Challenge organiser @dominik.rehse presented ideas on how to develop successful purchasing functions for the new round. You can view and download his presentation over here.
@dipam from AIcrowd Research talks about the Data Shapley metric and the state of the art methods for data valuation. He also gave a walk-through for the new and revised baseline for Round 2. You can find the paper Dipam discussed over here. Here’s the baseline he explained.
thanks for putting this online! I totally didn’t assume labels were noisy. When looking at some images I did wonder where for example some dents were supposed to be, but because the data was generated synthetically I just assumed labels would be 100% correct. Definitely going to take this into account now.
Here are some links to interesting academic research, which might be a good starting point to develop clever purchasing functions.
Purchase labels in one go
One way to build a “label shopping list” is data valuation. You could determine the value of individual image-label pairs in the training set and then somehow extrapolate to the unlabeled images, for instance, in terms of the “expected value” from having an image being labelled.
Based on Shapley values
@dipam did introduce the idea of using Shapley values to estimate the in-sample value of a particular image-label pair. The respective research papers, code examples and videos can be found here:
Ghorbani, Amirata, and James Zou. “Data shapley: Equitable valuation of data for machine learning.” International Conference on Machine Learning. PMLR, 2019: Paper, Video, Code
Jia, Ruoxi, et al. “Towards efficient data valuation based on the shapley value.” The 22nd International Conference on Artificial Intelligence and Statistics. PMLR, 2019. Paper
Ghorbani, Amirata, Michael Kim, and James Zou. “A distributional framework for data valuation.” International Conference on Machine Learning. PMLR, 2020. Paper, Code
Kwon, Yongchan, Manuel A. Rivas, and James Zou. “Efficient computation and analysis of distributional Shapley values.” International Conference on Artificial Intelligence and Statistics. PMLR, 2021. Paper, Code
Based on reinforcement learning
Another way to do in-sample data valuation is to frame it as a reinforcement learning problem. The related research paper can be found here:
Yoon, Jinsung, Sercan Arik, and Tomas Pfister. “Data valuation using reinforcement learning.” International Conference on Machine Learning. PMLR, 2020. Paper, Blog post, Code
Iteratively purchase labels
Purchasing labels iteratively is its own area of machine learning research: active learning. The Wikipedia page provides a reasonably good entry point to this literature. You might also want to check Github for relevant repositories, some with plenty of stars and/or references to practitioner handbooks (e.g. 1, 2)…
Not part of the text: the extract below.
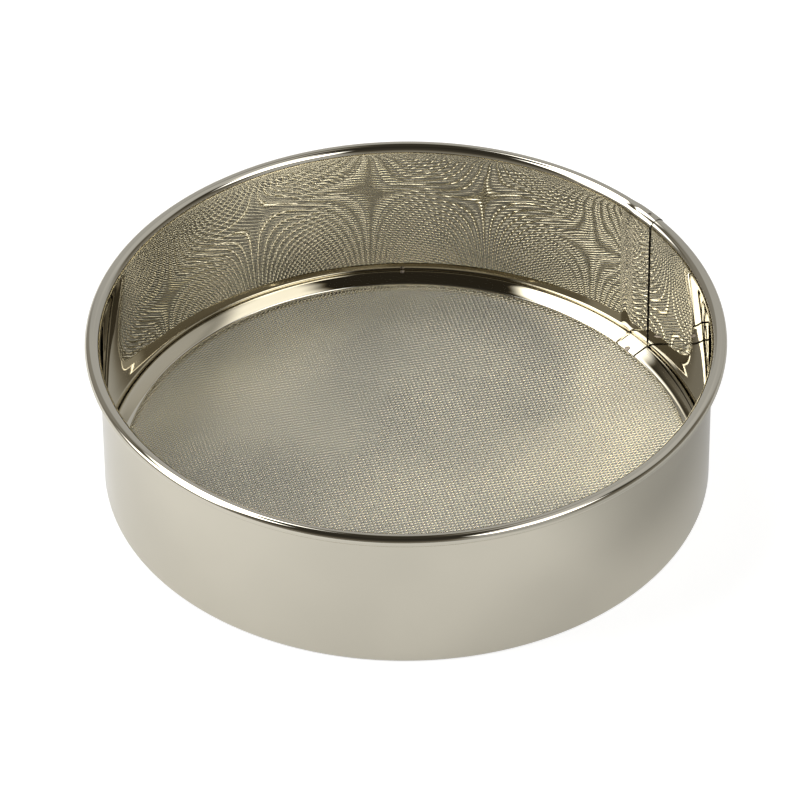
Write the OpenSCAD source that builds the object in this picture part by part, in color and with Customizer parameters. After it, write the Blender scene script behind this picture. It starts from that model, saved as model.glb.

And if you stumble over more interesting approaches, please share to qualify for our cool community prizes!
I tried this method in round 1 (locally) and it worked pretty well:
It’s sold as an active learning method, but really does select labels in one go. However it really is essential that it uses a model that was trained in an unsupervised fashion, like facebook’s Dino. I tried using the vision transformer that came with torchvision or an efficientnet that was finetuned on the given data. Both didn’t work. Since dino is not among the supported pretrained weights it’s not an option in this competition.
I also think while it may work, it’s likely not the best performing method.